→ GIVEN REQUEST: Write out, precisely and in full, each line of the material.

→ DATA EXTRACT:
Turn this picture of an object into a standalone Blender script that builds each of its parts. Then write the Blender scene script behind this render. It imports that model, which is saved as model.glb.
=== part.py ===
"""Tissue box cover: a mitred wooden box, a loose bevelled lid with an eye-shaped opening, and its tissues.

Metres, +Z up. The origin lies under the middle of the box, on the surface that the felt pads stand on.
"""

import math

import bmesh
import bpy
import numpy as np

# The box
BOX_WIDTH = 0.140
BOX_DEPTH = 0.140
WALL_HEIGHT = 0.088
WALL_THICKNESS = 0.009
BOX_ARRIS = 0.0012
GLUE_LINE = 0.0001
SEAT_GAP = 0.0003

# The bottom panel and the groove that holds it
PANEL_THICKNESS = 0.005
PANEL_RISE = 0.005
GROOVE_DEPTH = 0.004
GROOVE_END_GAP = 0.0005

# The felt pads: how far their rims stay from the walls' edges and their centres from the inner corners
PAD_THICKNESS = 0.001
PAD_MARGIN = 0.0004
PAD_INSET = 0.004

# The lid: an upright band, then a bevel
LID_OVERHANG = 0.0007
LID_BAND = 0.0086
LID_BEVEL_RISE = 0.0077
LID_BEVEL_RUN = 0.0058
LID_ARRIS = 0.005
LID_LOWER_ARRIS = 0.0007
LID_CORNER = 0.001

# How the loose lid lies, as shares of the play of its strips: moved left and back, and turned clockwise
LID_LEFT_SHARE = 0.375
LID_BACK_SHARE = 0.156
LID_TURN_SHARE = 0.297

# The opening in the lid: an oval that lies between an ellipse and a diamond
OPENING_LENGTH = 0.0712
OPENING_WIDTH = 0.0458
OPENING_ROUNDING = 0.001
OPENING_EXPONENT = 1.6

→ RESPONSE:
Turn this picture of an object into a standalone Blender script that builds each of its parts. Then write the Blender scene script behind this render. It imports that model, which is saved as model.glb.
=== part.py ===
"""Tissue box cover: a mitred wooden box, a loose bevelled lid with an eye-shaped opening, and its tissues.

Metres, +Z up. The origin lies under the middle of the box, on the surface that the felt pads stand on.
"""

import math

import bmesh
import bpy
import numpy as np

# The box
BOX_WIDTH = 0.140
BOX_DEPTH = 0.140
WALL_HEIGHT = 0.088
WALL_THICKNESS = 0.009
BOX_ARRIS = 0.0012
GLUE_LINE = 0.0001
SEAT_GAP = 0.0003

# The bottom panel and the groove that holds it
PANEL_THICKNESS = 0.005
PANEL_RISE = 0.005
GROOVE_DEPTH = 0.004
GROOVE_END_GAP = 0.0005

# The felt pads: how far their rims stay from the walls' edges and their centres from the inner corners
PAD_THICKNESS = 0.001
PAD_MARGIN = 0.0004
PAD_INSET = 0.004

# The lid: an upright band, then a bevel
LID_OVERHANG = 0.0007
LID_BAND = 0.0086
LID_BEVEL_RISE = 0.0077
LID_BEVEL_RUN = 0.0058
LID_ARRIS = 0.005
LID_LOWER_ARRIS = 0.0007
LID_CORNER = 0.001

# How the loose lid lies, as shares of the play of its strips: moved left and back, and turned clockwise
LID_LEFT_SHARE = 0.375
LID_BACK_SHARE = 0.156
LID_TURN_SHARE = 0.297

# The opening in the lid: an oval that lies between an ellipse and a diamond
OPENING_LENGTH = 0.0712
OPENING_WIDTH = 0.0458
OPENING_ROUNDING = 0.001
OPENING_EXPONENT = 1.6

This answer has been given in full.